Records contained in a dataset
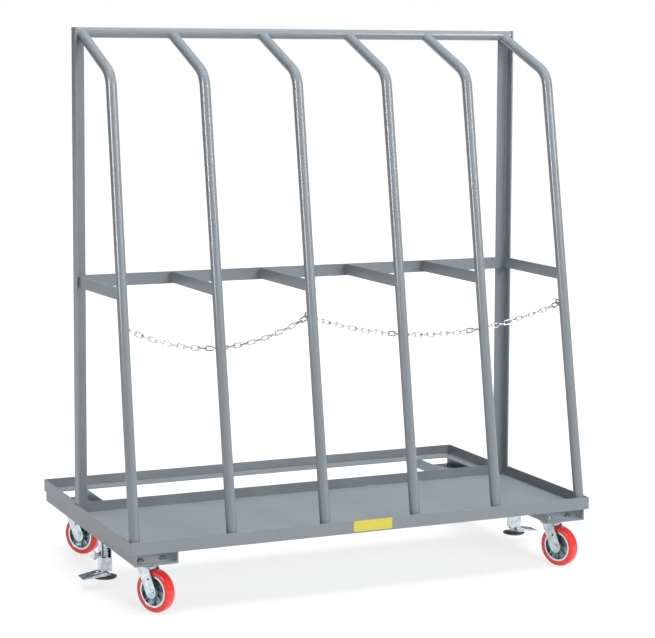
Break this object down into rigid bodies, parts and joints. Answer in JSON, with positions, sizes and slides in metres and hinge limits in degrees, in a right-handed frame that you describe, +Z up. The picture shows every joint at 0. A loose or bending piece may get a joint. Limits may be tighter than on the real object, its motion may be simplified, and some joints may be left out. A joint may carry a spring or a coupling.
{
  "type": "mobile vertical bar rack",
  "caption": "Tall wheeled steel rack with leaning tube dividers, a plate deck, retaining chains, swivel casters and floor locks, for bars stored upright.",
  "frame": {"origin": "on the floor below the centre of the rack's outline", "axes": "+X to the rack's right seen from the front, +Y to the rear, +Z up"},
  "size_m": [1.584, 0.914, 1.698],
  "materials": {
    "paint": "semi-gloss powder coat",
    "zinc": "bright zinc plate",
    "hub_iron": "machined faces with dark recesses",
    "red_tread": "smooth polyurethane",
    "pad_rubber": "matt",
    "chain_steel": "dull zinc plate"
  },
  "bodies": {
    "rack": {"front_rail": "paint", "left_deck_rail": "paint", "right_deck_rail": "paint", "cross_rail": "paint", "deck": "paint", "rear_rail": "paint", "left_rear_rail": "paint", "right_rear_rail": "paint", "left_channel": "paint", "right_channel": "paint", "left_upright": "paint", "right_upright": "paint", "top_rail": "paint", "mid_rail": "paint", "chain_eyes": "paint", "tube_1": "paint", "tube_2": "paint", "tube_3": "paint", "tube_4": "paint", "tube_5": "paint", "tube_6": "paint", "arm_1": "paint", "arm_2": "paint", "arm_3": "paint", "arm_4": "paint", "arm_5": "paint", "arm_6": "paint", "mounting_bolts": "zinc", "plate_front_left": "zinc", "plate_front_right": "zinc", "plate_rear_left": "zinc", "plate_rear_right": "zinc", "left_lock_housing": "zinc", "right_lock_housing": "zinc"},
    "caster_front_left": {"fork_front_left": "zinc", "axle_front_left": "zinc"},
    "wheel_front_left": {"hub_front_left": "hub_iron", "tread_front_left": "red_tread"},
    "caster_front_right": {"fork_front_right": "zinc", "axle_front_right": "zinc"},
    "wheel_front_right": {"hub_front_right": "hub_iron", "tread_front_right": "red_tread"},
    "caster_rear_left": {"fork_rear_left": "zinc", "axle_rear_left": "zinc"},
    "wheel_rear_left": {"hub_rear_left": "hub_iron", "tread_rear_left": "red_tread"},
    "caster_rear_right": {"fork_rear_right": "zinc", "axle_rear_right": "zinc"},
    "wheel_rear_right": {"hub_rear_right": "hub_iron", "tread_rear_right": "red_tread"},
    "left_floor_lock": {"left_lock_plunger": "zinc", "left_lock_pad": "pad_rubber", "left_lock_pedal": "zinc"},
    "left_release": {"left_lock_release": "zinc"},
    "right_floor_lock": {"right_lock_plunger": "zinc", "right_lock_pad": "pad_rubber", "right_lock_pedal": "zinc"},
    "right_release": {"right_lock_release": "zinc"},
    "left_chain": {"left_chain": "chain_steel"},
    "right_chain": {"right_chain": "chain_steel"}
  },
  "joints": [
    {"name": "swivel_front_left", "type": "hinge", "parent": "rack", "child": "caster_front_left", "pos_m": [-0.6803, -0.361, 0.135], "axis": [0, 0, 1], "continuous": true},
    {"name": "roll_front_left", "type": "hinge", "parent": "caster_front_left", "child": "wheel_front_left", "pos_m": [-0.6623, -0.39218, 0.0635], "axis": [0.866, 0.5, 0], "continuous": true},
    {"name": "swivel_front_right", "type": "hinge", "parent": "rack", "child": "caster_front_right", "pos_m": [0.6803, -0.361, 0.135], "axis": [0, 0, 1], "continuous": true},
    {"name": "roll_front_right", "type": "hinge", "parent": "caster_front_right", "child": "wheel_front_right", "pos_m": [0.69437, -0.39414, 0.0635], "axis": [0.9205, 0.3907, 0], "continuous": true},
    {"name": "swivel_rear_left", "type": "hinge", "parent": "rack", "child": "caster_rear_left", "pos_m": [-0.6803, 0.361, 0.135], "axis": [0, 0, 1], "continuous": true},
    {"name": "roll_rear_left", "type": "hinge", "parent": "caster_rear_left", "child": "wheel_rear_left", "pos_m": [-0.66017, 0.33115, 0.0635], "axis": [0.829, 0.5592, 0], "continuous": true},
    {"name": "swivel_rear_right", "type": "hinge", "parent": "rack", "child": "caster_rear_right", "pos_m": [0.6803, 0.361, 0.135], "axis": [0, 0, 1], "continuous": true},
    {"name": "roll_rear_right", "type": "hinge", "parent": "caster_rear_right", "child": "wheel_rear_right", "pos_m": [0.69664, 0.32892, 0.0635], "axis": [0.891, 0.454, 0], "continuous": true},
    {"name": "left_lock_press", "type": "slide", "parent": "rack", "child": "left_floor_lock", "axis": [0, 0, -1], "range_m": [0, 0.028], "stiffness_N_per_m": 400, "springref_m": -0.02},
    {"name": "left_release_tilt", "type": "hinge", "parent": "rack", "child": "left_release", "pos_m": [-0.736, -0.072, 0.098], "axis": [0, -1, 0], "range_deg": [0, 12], "stiffness_Nm_per_rad": 0.6, "springref_deg": -11.46},
    {"name": "right_lock_press", "type": "slide", "parent": "rack", "child": "right_floor_lock", "axis": [0, 0, -1], "range_m": [0, 0.028], "stiffness_N_per_m": 400, "springref_m": -0.02},
    {"name": "right_release_tilt", "type": "hinge", "parent": "rack", "child": "right_release", "pos_m": [0.736, -0.072, 0.098], "axis": [0, 1, 0], "range_deg": [0, 12], "stiffness_Nm_per_rad": 0.6, "springref_deg": -11.46},
    {"name": "left_chain_swing", "type": "hinge", "parent": "rack", "child": "left_chain", "pos_m": [-0.4404, -0.30375, 0.826], "axis": [1, 0, 0], "range_deg": [-6, 26]},
    {"name": "right_chain_swing", "type": "hinge", "parent": "rack", "child": "right_chain", "pos_m": [0.3, -0.30375, 0.826], "axis": [1, 0, 0], "range_deg": [-6, 26]}
  ]
}
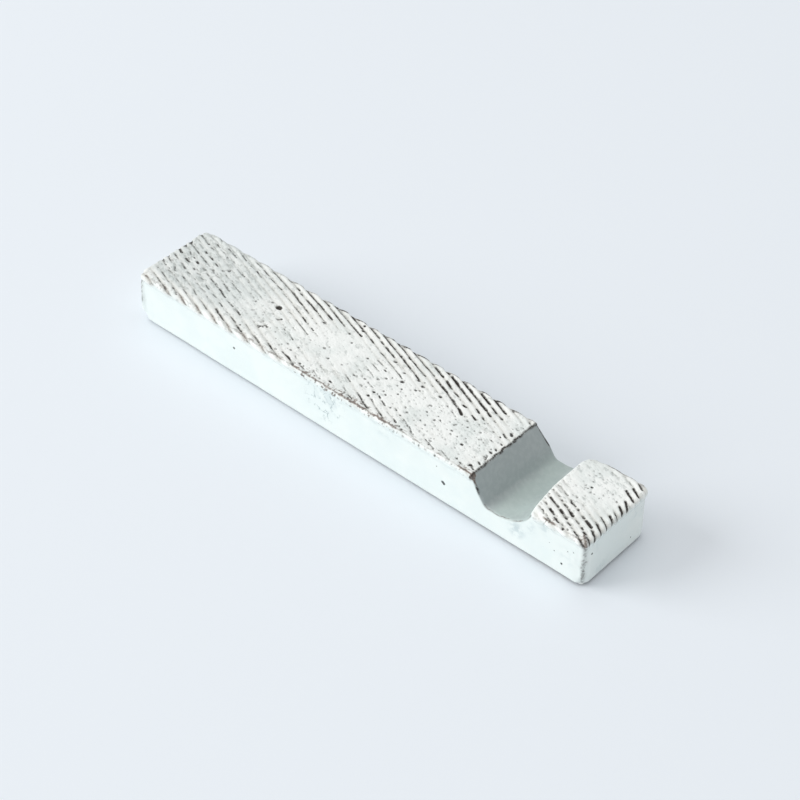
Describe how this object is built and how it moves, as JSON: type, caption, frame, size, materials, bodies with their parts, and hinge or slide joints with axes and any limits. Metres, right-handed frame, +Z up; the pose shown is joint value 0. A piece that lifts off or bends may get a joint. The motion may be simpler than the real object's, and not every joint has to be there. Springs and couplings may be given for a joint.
{
  "type": "chopstick rest",
  "caption": "Long fired clay bar with slanting white ridges on top and a scooped notch near one end, in which the tips of a pair of chopsticks lie.",
  "frame": {"origin": "middle of the underside, on the surface that the rest stands on", "axes": "+X along the bar towards the short block, +Y across the bar, +Z up"},
  "size_m": [0.105, 0.0176, 0.0109],
  "materials": {
    "stoneware_clay": "bare fired clay, matt and gritty",
    "white_slip": "white slip under a thin dry glaze, satin",
    "white_glaze": "soft white glaze with a cool cast, gloss",
    "pooled_glaze": "grey green glaze pooled over the clay, gloss"
  },
  "bodies": {
    "root": {"clay_body": "stoneware_clay", "long_deck_slip": "white_slip", "short_deck_slip": "white_slip", "wall_glaze": "white_glaze", "notch_glaze": "pooled_glaze"}
  },
  "joints": []
}
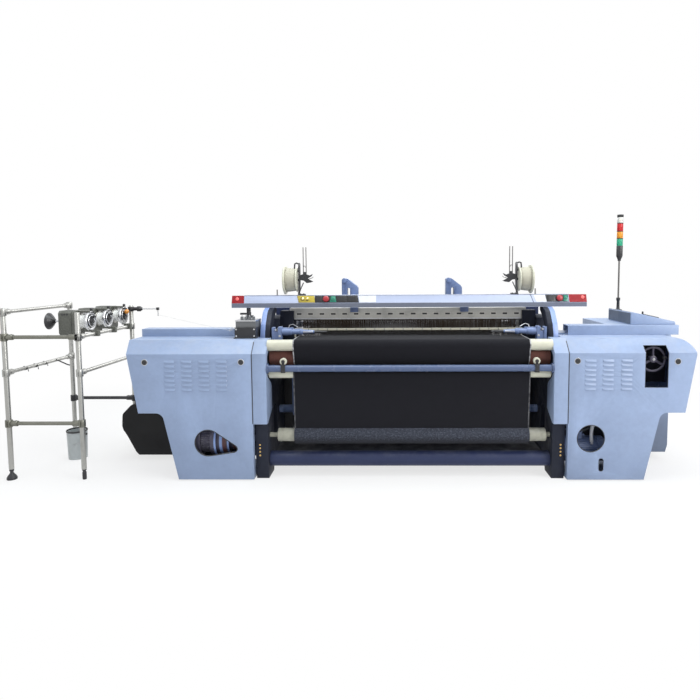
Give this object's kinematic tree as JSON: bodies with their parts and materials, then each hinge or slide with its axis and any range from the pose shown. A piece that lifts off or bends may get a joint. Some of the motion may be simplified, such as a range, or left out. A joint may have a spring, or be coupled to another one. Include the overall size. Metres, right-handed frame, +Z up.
{
  "type": "power loom",
  "caption": "Wide rapier weaving loom with side covers, cloth roll, reed, heald frames, warp beam, console beam, signal tower and a separate weft feeder stand.",
  "frame": {"origin": "on the floor under the middle of the whole machine's bounding box", "axes": "+X along the machine to the weaver's right, +Y from the weaver's side to the warp beam, +Z up"},
  "size_m": [4.87, 1.804, 1.905],
  "materials": {
    "cover_paint": "satin powder coat",
    "casting_paint": "satin paint on castings",
    "frame_paint": "dark satin paint on castings",
    "console_paint": "satin powder coat",
    "black_paint": "satin black",
    "black_plastic": "moulded, satin",
    "red_plastic": "moulded, glossy",
    "green_plastic": "moulded, glossy",
    "yellow_plastic": "moulded, satin",
    "lens": "translucent moulded lens",
    "bright_steel": "ground and polished",
    "dull_steel": "zinc plated",
    "aluminium": "extruded",
    "cream_paint": "satin",
    "emery_cover": "gritted covering",
    "iron_paint": "painted iron",
    "cloth": "twill weave",
    "roll_cloth": "twill weave",
    "warp": "parallel yarns",
    "feeder_paint": "moulded, satin",
    "pail": "moulded, satin",
    "yarn": "spun yarn"
  },
  "bodies": {
    "root": {"side_frame_left": "frame_paint", "side_frame_right": "frame_paint", "cross_members": "frame_paint", "breast_bar": "cream_paint", "woven_cloth": "cloth", "warp_sheet": "warp", "warp_stop_motion": "dull_steel", "heald_guides": "casting_paint", "left_front_cover": "cover_paint", "right_front_cover": "cover_paint", "inner_covers": "casting_paint", "rapier_box_left": "cover_paint", "rapier_box_right": "cover_paint", "left_drive_cover": "black_paint", "right_rear_cabinet": "cover_paint", "control_hood": "console_paint", "signal_tower": "black_plastic", "tower_lenses": "lens", "front_rail": "casting_paint", "temples": "casting_paint", "leno_brackets": "black_paint", "weft_selector": "black_paint", "console_beam": "console_paint", "end_lamps": "lens", "lamp_panel": "yellow_plastic", "console_brackets": "casting_paint", "main_motor": "casting_paint", "stand_tubes": "dull_steel", "stand_fittings": "black_plastic", "feeder_housings": "feeder_paint", "bucket": "pail", "weft_yarn": "yarn"},
    "emery_roller": {"emery_roller": "emery_cover"},
    "press_roller": {"press_roller": "bright_steel"},
    "guide_roller": {"guide_roller": "cream_paint"},
    "cloth_roll": {"cloth_roll_core": "cream_paint", "cloth_roll_fabric": "roll_cloth"},
    "warp_beam": {"warp_beam": "warp"},
    "back_rest": {"back_rest_roller": "bright_steel"},
    "sley": {"sley": "casting_paint", "reed": "bright_steel"},
    "odd_frames": {"heald_frames_odd": "aluminium"},
    "even_frames": {"heald_frames_even": "aluminium"},
    "hand_wheel": {"hand_wheel": "iron_paint"},
    "drive_pulley": {"drive_pulley": "dull_steel"},
    "leno_left": {"leno_bobbin_left": "cream_paint"},
    "leno_right": {"leno_bobbin_right": "cream_paint"},
    "rapier_left": {"rapier_left": "bright_steel"},
    "rapier_right": {"rapier_right": "bright_steel"},
    "feeder_disc_1": {"feeder_disc_1": "black_plastic"},
    "feeder_disc_2": {"feeder_disc_2": "black_plastic"},
    "feeder_disc_3": {"feeder_disc_3": "black_plastic"},
    "menu_button": {"menu_button": "black_plastic"},
    "left_stop_button": {"left_stop_button": "red_plastic"},
    "left_start_button": {"left_start_button": "green_plastic"},
    "left_forward_button": {"left_forward_button": "black_plastic"},
    "left_reverse_button": {"left_reverse_button": "black_plastic"},
    "right_reverse_button": {"right_reverse_button": "black_plastic"},
    "right_stop_button": {"right_stop_button": "red_plastic"},
    "right_start_button": {"right_start_button": "green_plastic"}
  },
  "joints": [
    {"name": "warp_beam_turn", "type": "hinge", "parent": "root", "child": "warp_beam", "pos_m": [0.44, 0.502, 0.43], "axis": [1, 0, 0], "continuous": true},
    {"name": "back_rest_turn", "type": "hinge", "parent": "root", "child": "back_rest", "pos_m": [0.44, 0.606, 0.985], "axis": [1, 0, 0], "continuous": true},
    {"name": "emery_turn", "type": "hinge", "parent": "root", "child": "emery_roller", "pos_m": [0.44, -0.762, 0.86], "axis": [1, 0, 0], "continuous": true},
    {"name": "press_turn", "type": "hinge", "parent": "root", "child": "press_roller", "pos_m": [0.44, -0.67949, 0.82997], "axis": [1, 0, 0], "continuous": true},
    {"name": "guide_turn", "type": "hinge", "parent": "root", "child": "guide_roller", "pos_m": [0.44, -0.804, 0.752], "axis": [1, 0, 0], "continuous": true},
    {"name": "cloth_roll_turn", "type": "hinge", "parent": "root", "child": "cloth_roll", "pos_m": [0.44, -0.782, 0.3], "axis": [1, 0, 0], "continuous": true},
    {"name": "sley_rock", "type": "hinge", "parent": "root", "child": "sley", "pos_m": [0.44, -0.424, 0.4], "axis": [-1, 0, 0], "range_deg": [-10.1, 0]},
    {"name": "odd_frames_lift", "type": "slide", "parent": "root", "child": "odd_frames", "axis": [0, 0, 1], "range_m": [-0.045, 0.045]},
    {"name": "even_frames_lift", "type": "slide", "parent": "root", "child": "even_frames", "axis": [0, 0, 1], "range_m": [-0.045, 0.045]},
    {"name": "rapier_left_run", "type": "slide", "parent": "root", "child": "rapier_left", "axis": [1, 0, 0], "range_m": [0, 0.901]},
    {"name": "rapier_right_run", "type": "slide", "parent": "root", "child": "rapier_right", "axis": [-1, 0, 0], "range_m": [0, 0.901]},
    {"name": "hand_wheel_turn", "type": "hinge", "parent": "root", "child": "hand_wheel", "pos_m": [2.142, -0.817, 0.846], "axis": [0, 1, 0], "continuous": true},
    {"name": "drive_pulley_turn", "type": "hinge", "parent": "root", "child": "drive_pulley", "pos_m": [-0.86, -0.742, 0.262], "axis": [1, 0, 0], "continuous": true},
    {"name": "leno_left_turn", "type": "hinge", "parent": "root", "child": "leno_left", "pos_m": [-0.463, -0.394, 1.405], "axis": [1, 0, 0], "continuous": true},
    {"name": "leno_right_turn", "type": "hinge", "parent": "root", "child": "leno_right", "pos_m": [1.343, -0.394, 1.405], "axis": [1, 0, 0], "continuous": true},
    {"name": "feeder_1_turn", "type": "hinge", "parent": "root", "child": "feeder_disc_1", "pos_m": [-1.9832, -0.632, 1.112], "axis": [1, 0, 0], "continuous": true},
    {"name": "feeder_2_turn", "type": "hinge", "parent": "root", "child": "feeder_disc_2", "pos_m": [-1.9832, -0.384, 1.112], "axis": [1, 0, 0], "continuous": true},
    {"name": "feeder_3_turn", "type": "hinge", "parent": "root", "child": "feeder_disc_3", "pos_m": [-1.9832, -0.136, 1.112], "axis": [1, 0, 0], "continuous": true},
    {"name": "menu_press", "type": "slide", "parent": "root", "child": "menu_button", "axis": [0, 0.9692, -0.2464], "range_m": [0, 0.0035], "stiffness_N_per_m": 400, "springref_m": -0.003},
    {"name": "left_stop_press", "type": "slide", "parent": "root", "child": "left_stop_button", "axis": [0, 0.9692, -0.2464], "range_m": [0, 0.0035], "stiffness_N_per_m": 400, "springref_m": -0.003},
    {"name": "left_start_press", "type": "slide", "parent": "root", "child": "left_start_button", "axis": [0, 0.9692, -0.2464], "range_m": [0, 0.0035], "stiffness_N_per_m": 400, "springref_m": -0.003},
    {"name": "left_forward_press", "type": "slide", "parent": "root", "child": "left_forward_button", "axis": [0, 0.9692, -0.2464], "range_m": [0, 0.0035], "stiffness_N_per_m": 400, "springref_m": -0.003},
    {"name": "left_reverse_press", "type": "slide", "parent": "root", "child": "left_reverse_button", "axis": [0, 0.9692, -0.2464], "range_m": [0, 0.0035], "stiffness_N_per_m": 400, "springref_m": -0.003},
    {"name": "right_reverse_press", "type": "slide", "parent": "root", "child": "right_reverse_button", "axis": [0, 0.9692, -0.2464], "range_m": [0, 0.0035], "stiffness_N_per_m": 400, "springref_m": -0.003},
    {"name": "right_stop_press", "type": "slide", "parent": "root", "child": "right_stop_button", "axis": [0, 0.9692, -0.2464], "range_m": [0, 0.0035], "stiffness_N_per_m": 400, "springref_m": -0.003},
    {"name": "right_start_press", "type": "slide", "parent": "root", "child": "right_start_button", "axis": [0, 0.9692, -0.2464], "range_m": [0, 0.0035], "stiffness_N_per_m": 400, "springref_m": -0.003}
  ],
  "couplings": [
    {"joint": "back_rest_turn", "follows": "warp_beam_turn", "ratio": 6},
    {"joint": "emery_turn", "follows": "warp_beam_turn", "ratio": 5.1724},
    {"joint": "press_turn", "follows": "warp_beam_turn", "ratio": -10.714},
    {"joint": "guide_turn", "follows": "warp_beam_turn", "ratio": 8.3333},
    {"joint": "cloth_roll_turn", "follows": "warp_beam_turn", "ratio": 4.6875},
    {"joint": "even_frames_lift", "follows": "odd_frames_lift", "ratio": -1},
    {"joint": "rapier_right_run", "follows": "rapier_left_run", "ratio": 1}
  ]
}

→ **WORK TO BE COMPLETED**:
Find each line holding the word "JSON" and copy it.

→ **IN RESPONSE**:
Break this object down into rigid bodies, parts and joints. Answer in JSON, with positions, sizes and slides in metres and hinge limits in degrees, in a right-handed frame that you describe, +Z up. The picture shows every joint at 0. A loose or bending piece may get a joint. Limits may be tighter than on the real object, its motion may be simplified, and some joints may be left out. A joint may carry a spring or a coupling.
Describe how this object is built and how it moves, as JSON: type, caption, frame, size, materials, bodies with their parts, and hinge or slide joints with axes and any limits. Metres, right-handed frame, +Z up; the pose shown is joint value 0. A piece that lifts off or bends may get a joint. The motion may be simpler than the real object's, and not every joint has to be there. Springs and couplings may be given for a joint.
Give this object's kinematic tree as JSON: bodies with their parts and materials, then each hinge or slide with its axis and any range from the pose shown. A piece that lifts off or bends may get a joint. Some of the motion may be simplified, such as a range, or left out. A joint may have a spring, or be coupled to another one. Include the overall size. Metres, right-handed frame, +Z up.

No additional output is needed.